Friday, June 12, 2009

NAMA JAPA - FIRST STEP TOWARDS SPIRITUAL JOURNEY

NAMA JAPA IS FIRST STEP

IN UPASANI BABA'S SPIRITUAL JOURNEY


A very high praise to him is found in Sai Leela Masik and Sai literature written by a few years after Baba shed his mortal coil. His (Upasani's) very great service to Sai Baba is the fact that through him myriads, if not lakhs, of people came to know about and worship Sai Baba. Sri Upasani Baba was widely regarded, as a wonderful saint with vast and miraculous powers that could help individuals and even nations, and that was why Mahatma Gandhi with a view to secure national welfare approached him about 1927. The fame of Sri Upasani Baba was at one time so great (1920-1934) that people found it difficult even to get access to him. About 1930 he visited the house of Sri Sait Govind Banathwalla at Volkeswar, Mumbai, and he sat up on an upper storey, and people wanting to take darshan of him had to climb up by one flight of steps and get down by another flight of steps. This procession of darshan by pilgrims went on from 1 p.m. till 9 p.m. Such was the vast mass that wanted to take
Upasani's darshan at Mumbai.

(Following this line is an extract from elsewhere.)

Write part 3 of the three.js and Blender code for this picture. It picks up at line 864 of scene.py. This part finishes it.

In a city like Mumbai tens of thousands were attracted to him, one may safely assume that throughout Maharashtra, Upasani's fame drew lakhs of people to him, and Sai Baba, as his Guru, was introduced to lakhs of people as the cause and source of Upasani Baba's greatness and powers, "If the chela is so great, how much greater must be the Guru" people said.

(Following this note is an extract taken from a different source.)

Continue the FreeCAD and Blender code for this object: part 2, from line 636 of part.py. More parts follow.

Sri Upasani was born of a very orthodox set of Brahmins, who were village priests, that is, priests in the village of Satana. His grandfather Sri Gopal Sastri had left the village to stay at Baroda, as the Raja's Court adviser in religious as well as literary matters for a number of years. Gopal Sastri was also the adviser to many Petty States on matters of Religion and was author of several books, none of which has probably printed. Govind Sastri, the father of Upasani, though a good scholar, had to earn bread for the family by being a copyist of in Dhulia Civil Court. Upasani was one of the five sons of Govinda Sastri, and stayed with his grandfather Gopal Sastri at Satana. The family during the time that we are considering was really not very well off. The earnings of village priests being very small, they had just enough to eat and get along.

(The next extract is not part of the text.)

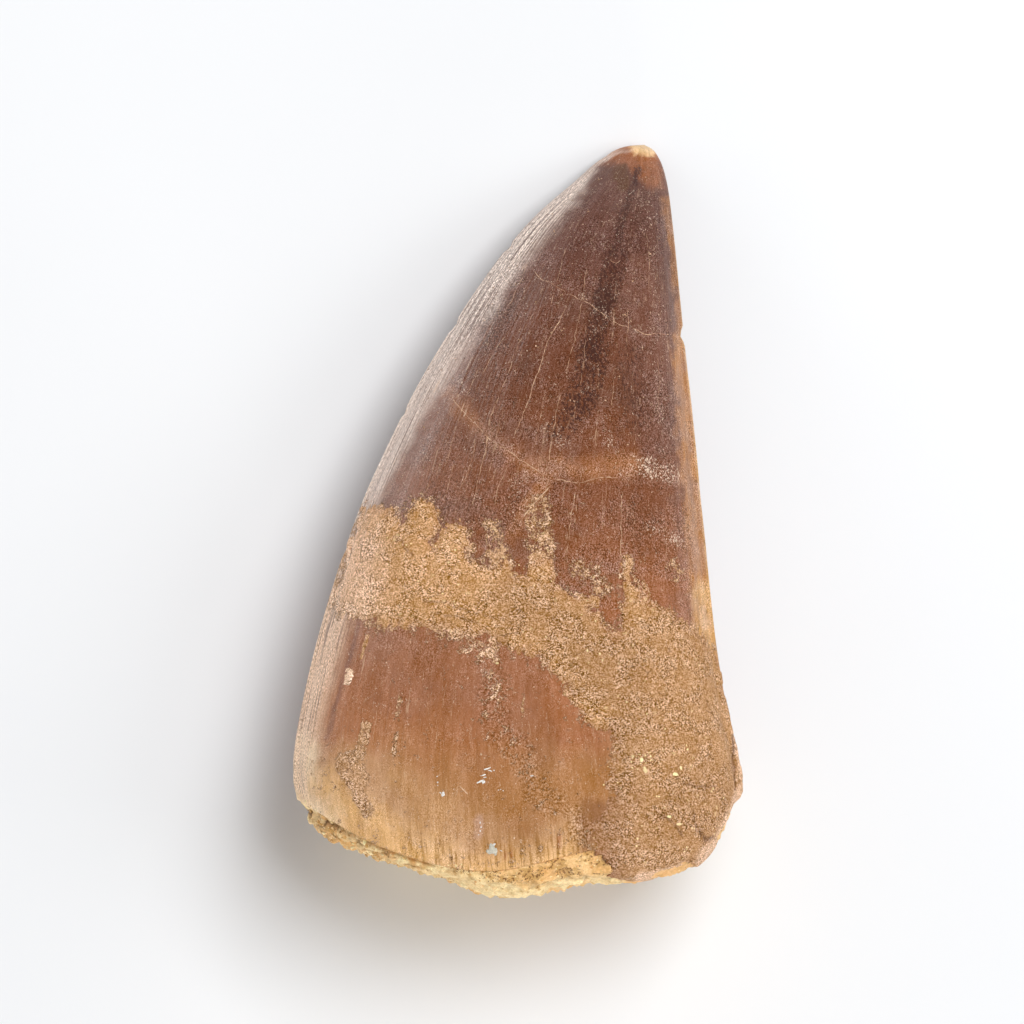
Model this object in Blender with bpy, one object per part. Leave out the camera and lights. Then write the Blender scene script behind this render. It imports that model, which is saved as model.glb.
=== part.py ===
"""A fossil mosasaur tooth lying on its back, with a crust of hardened sand on its face.

The tooth lies along +Y with its tip towards +Y, +Z is up and z = 0 is the surface it rests on.
All lengths are in metres.
"""

import math

import bmesh
import bpy
import numpy as np
from mathutils import Vector, noise

# Outline seen from above: the crown's left and right edge at each station, from the enamel's rim to the tip.
LEFT_EDGE = (
    (-0.01750, -0.02220),
    (-0.01780, -0.01980),
    (-0.01735, -0.01610),
    (-0.01615, -0.01075),
    (-0.01450, -0.00500),
    (-0.01250, 0.00080),
    (-0.00985, 0.00685),
    (-0.00675, 0.01275),
    (-0.00310, 0.01860),
    (0.00075, 0.02355),
    (0.00450, 0.02700),
    (0.00705, 0.02905),
)
RIGHT_EDGE = (
    (0.01790, -0.02100),
    (0.01765, -0.01935),
    (0.01670, -0.01530),
    (0.01580, -0.00995),
    (0.01520, -0.00440),
    (0.01465, 0.00120),
    (0.01410, 0.00715),
    (0.01350, 0.01300),
    (0.01290, 0.01870),
    (0.01242, 0.02370),
    (0.01200, 0.02690),
    (0.01130, 0.02900),
)
TIP = (0.01015, 0.03000)

# Shape across the crown: how far the face rises and the back drops, as shares of the width.
FACE_BULGE = 0.30
BACK_BULGE = 0.35
FACE_FULLNESS = 0.80
BACK_FULLNESS = 0.90
BACK_LEAN = 0.14
BACK_DEEPEST = 1.015
TIP_THICKNESS = 0.0040

# How the crown lies: its back arches clear of the surface between the lower rim and the tip.
ARCH = 0.0012
REST_BITE = 0.00032
TIP_BITE = 0.00062
TIP_REST = 0.90

# Cutting ridge along each side: how far it stands out, and how far up the face its foot reaches.
RIDGE_HEIGHT = 0.00050
RIDGE_FOOT = 0.00090
RIDGE_MOST_OF_WIDTH = 0.08

# Lower rim of the enamel: how far it dips below the line between its corners, against the share across.
FACE_RIM_DIP = ((0.0, 0.0), (0.19, 0.0039), (0.41, 0.0060), (0.66, 0.0047), (0.88, 0.0036), (1.0, 0.0))
BACK_RIM_DIP = ((0.0, 0.0), (0.25, 0.0013), (0.50, 0.0020), (0.75, 0.0013), (1.0, 0.0))
RIM_FADE_STATIONS = 5.0

# Broken root bone: the enamel ends in a ledge, and the bone in a rounded lumpy end with a hollow.
ENAMEL_STEP = 0.00055
ROOT_DEPTH = (
    (0.0, 0.0024),
    (0.05, 0.0037),
    (0.13, 0.0044),
    (0.32, 0.0063),
    (0.48, 0.0083),
    (0.60, 0.0075),
    (0.80, 0.0074),
    (0.92, 0.0071),
    (1.0, 0.0048),
)
ROOT_BACK_SHORTER = 0.0034
ROOT_FACE_LONGER = 0.0002
ROOT_ROUNDING = 6.0
ROOT_LUMP = 0.00055
ROOT_LUMP_SCALE = 360.0
CAVITY_DEPTH = 0.0022
CAVITY_REACH = 0.55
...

Kasinath Govinda Upasani Sastri, which is the real name of Upasani Baba, was born in 1870, (May 15) and his early education was practically nil. He was sent to elementary school and very early in that period, a merciless master named Gharpure birched him severely. The boy cried and roaring with pain went to the Village Munsif to lodge a complaint. There the matter ended and his education also ended. He could have picked up the rudiments of the Purohit's learning necessary for carrying on the work of the village Purohit, but Kasinath did not care to do so. On the other hand he had a strong dislike for any education, and so was treated as a very dull boy and an exception to the family traditions of love of learning. His elder brother, Balakrishna Sastri, was highly advanced in Sanskrit study and became a Professor of Sanskrit in the Fergusson College, Poona and was an Examiner for Sanskrit in B.A., in the Bombay University. But Kasinath was treated by everyone as good for nothing, and
yet according to old and senseless customs, his parents insisted upon getting him married in spite of his protests, at the age of 14 (i.e., 1883) to a girl of 8, who died in a year (1885). He was again married in 1885 to another girl who also died a year later. The home was already bitter; this marriage obligation tied round his neck made it worse. So, he hated home and took to running away from home. At first he returned after a short stay outside. His later ramblings were prolonged. None of these is worth mentioning except the following. In one of his long tours (in 1890), he was attracted by his habit of yoga or control of breath and meditation, and love of solitude, to Boerghad Hill. There he could see from a great distance that in the midst of a forest, the hill projected from the forest and disclosed a natural cave or cavern. There was luckily a tree near it. As he approached it, he discovered that he could climb up into the cave with the help of the tree growing adjoining it
and sending one of its branches into the cave. He thought that this was excellent for his meditation. He sat up in the cave and tried to meditate. At first he thought he would like to see what his starvation (for there was no chance of getting food in the folorn cave) would end in, and wished to see death coming and taking him away. This of course, was absurd. When death came, he might have no power to see death coming even if death had a visible form (of Nachikethas in Mythology)


He spent days without food or drink, and finally before he became unconscious started nama japa of God, and his body was there in a fixed posture for an unknown period, and, due to lack of food, his muscles and skin were shrunk. He woke up to find that he was still alive, and there was the feeling of thirst. To quench it, he could not discover the means. Luckily, the kind of heavens poured down rain in short time, and that rain, coming down the cavern, pured a mass of water into the cave that collected close to him.